Begin DATA PROVIDED

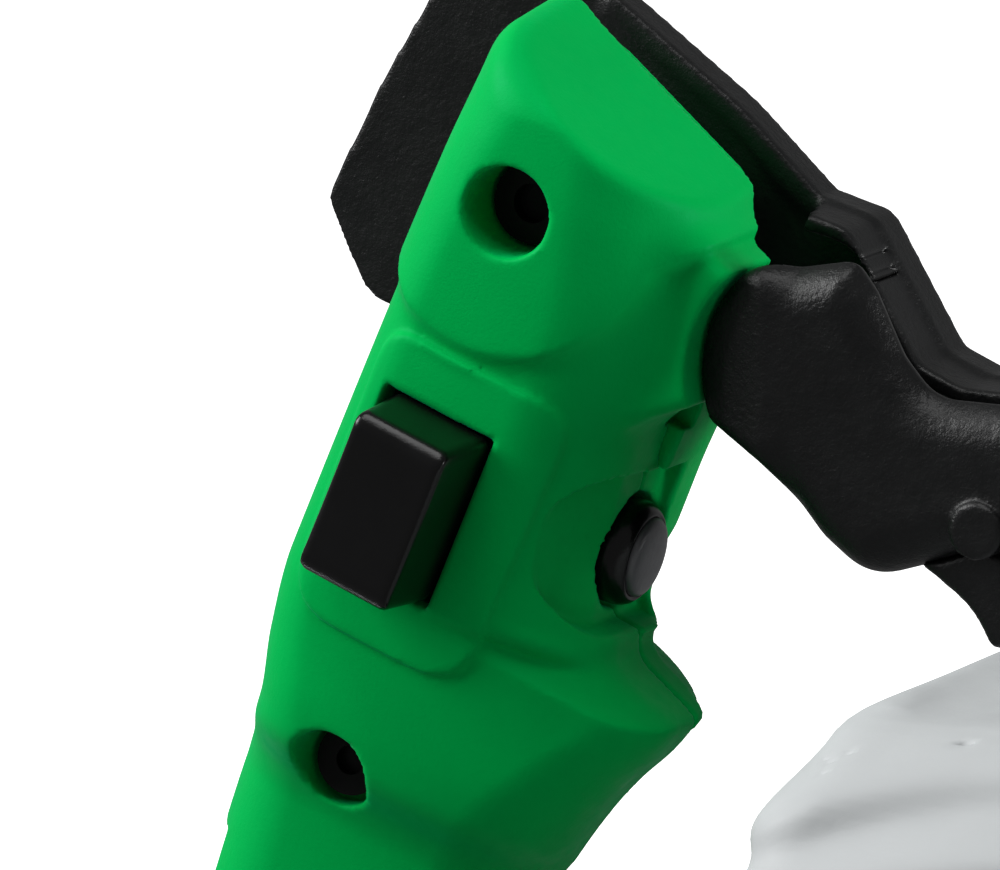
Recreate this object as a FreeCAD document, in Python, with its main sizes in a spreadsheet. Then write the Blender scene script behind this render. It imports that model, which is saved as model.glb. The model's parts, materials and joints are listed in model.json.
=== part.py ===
import FreeCAD, Part
import math
import os

import Sketcher
from FreeCAD import Placement, Rotation, Vector

# String trimmer, in millimetres.  +X points forward to the cutting head, +Y to the user's left and
# +Z up.  The origin is the middle of the engine stand's foot, on the ground.  The crankshaft and the
# straight shaft share one axis along X, at crank_height.  The control handle has a frame of its own,
# with its origin beside the tip of its rear beak, that leans back about Y.

DIMENSIONS = {
    "crank_height": 135.0,
    "tube_radius": 13.0,
    "tube_wall": 1.5,
    "tube_start": 80.0,
    "tube_end": 1470.0,
    "drive_radius": 4.0,
    "running_gap": 0.05,
    "handle_station": 120.0,
    "handle_height": 108.0,
    "handle_lean": 23.0,
    "shell_half_width": 17.5,
    "shell_wall": 3.0,
    "panel_rise": 0.9,
    "bolt_forward": 3.6,
    "bolt_up": 43.0,
    "well_radius": 4.5,
    "screw_well_radius": 3.9,
    "button_up": 11.6,
    "button_radius": 4.5,
    "button_gap": 0.4,
    "switch_up": 11.3,
    "switch_forward": 2.6,
    "switch_length": 18.8,
    "switch_width": 11.6,
    "switch_rise": 9.0,
    "pivot_radius": 2.0,
    "trigger_pivot_forward": -1.0,
    "trigger_pivot_up": -38.0,
    "trigger_half_width": 6.0,
    "arm_near": 9.0,
    "plate_thickness": 3.0,
    "rim_depth": 11.5,
    "disc_radius": 13.2,
    "disc_forward": -30.0,
    "disc_up": 39.4,
    "cowl_back": -40.0,
    "cowl_wall": 2.5,
    "fin_radius": 34.0,
    "bore_radius": 17.0,
    "crank_radius": 6.0,
    "web_radius": 26.0,
    "flywheel_radius": 44.0,
    "starter_radius": 65.0,
    "pulley_radius": 25.0,
    "rope_radius": 1.75,
    "drum_radius": 28.0,
    "foot_thickness": 5.0,
    "foot_half_width": 72.0,
    "tank_half_width": 60.0,
    "cap_radius": 19.0,
    "loop_station": 480.0,
    "loop_tube_radius": 8.0,
    "loop_pivot_height": 26.0,
    "eyelet_station": 300.0,
    "eyelet_radius": 7.0,
    "eyelet_thickness": 5.0,
    "gear_station": 1500.0,
    "head_tilt": 30.0,
    "output_radius": 5.0,
    "case_radius": 24.0,
    "pinion_teeth": 14.0,
    "gear_teeth": 19.0,
    "head_radius": 55.0,
    "line_radius": 1.2,
    "line_reach": 150.0,
    "guard_radius": 155.0,
    "guard_wall": 2.5,
    "guard_angle": 130.0,
    "guard_band_radius": 30.0,
}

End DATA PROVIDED

REQUIREMENTS
Give again, word for word, the lines of the listing, starting at its first line and ending with the line containing "from FreeCAD import".

SOLUTION BELOW
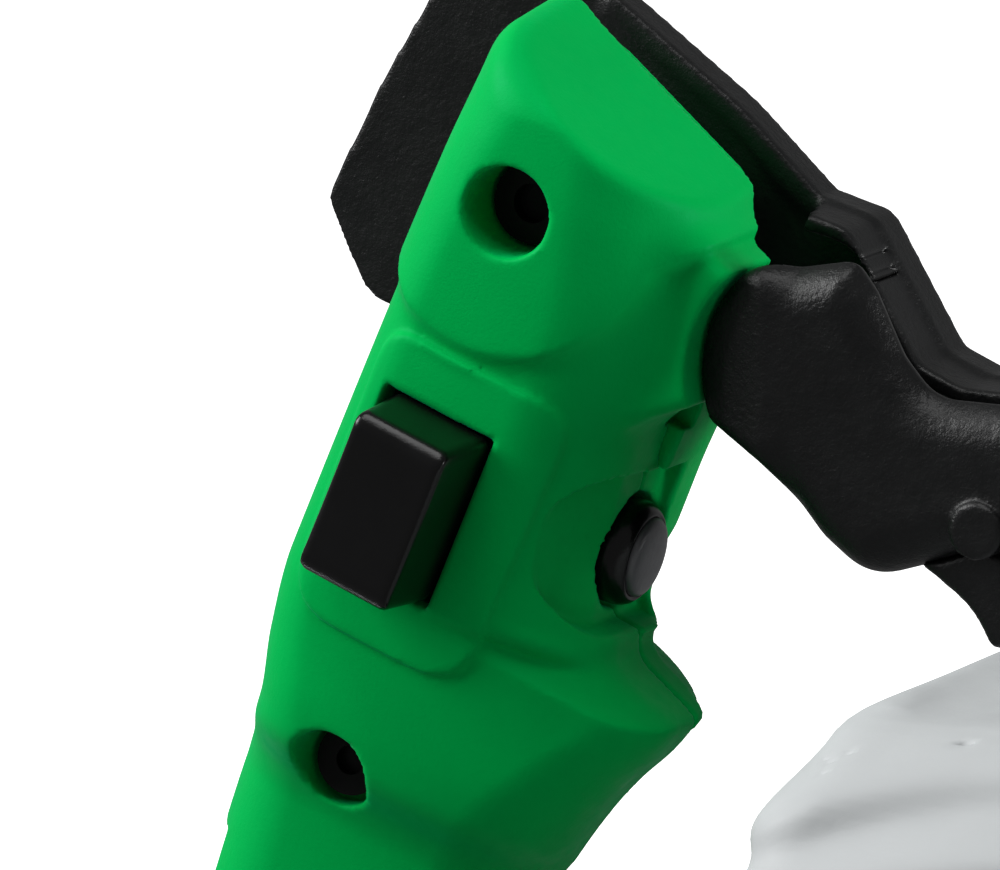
Recreate this object as a FreeCAD document, in Python, with its main sizes in a spreadsheet. Then write the Blender scene script behind this render. It imports that model, which is saved as model.glb. The model's parts, materials and joints are listed in model.json.
=== part.py ===
import FreeCAD, Part
import math
import os

import Sketcher
from FreeCAD import Placement, Rotation, Vector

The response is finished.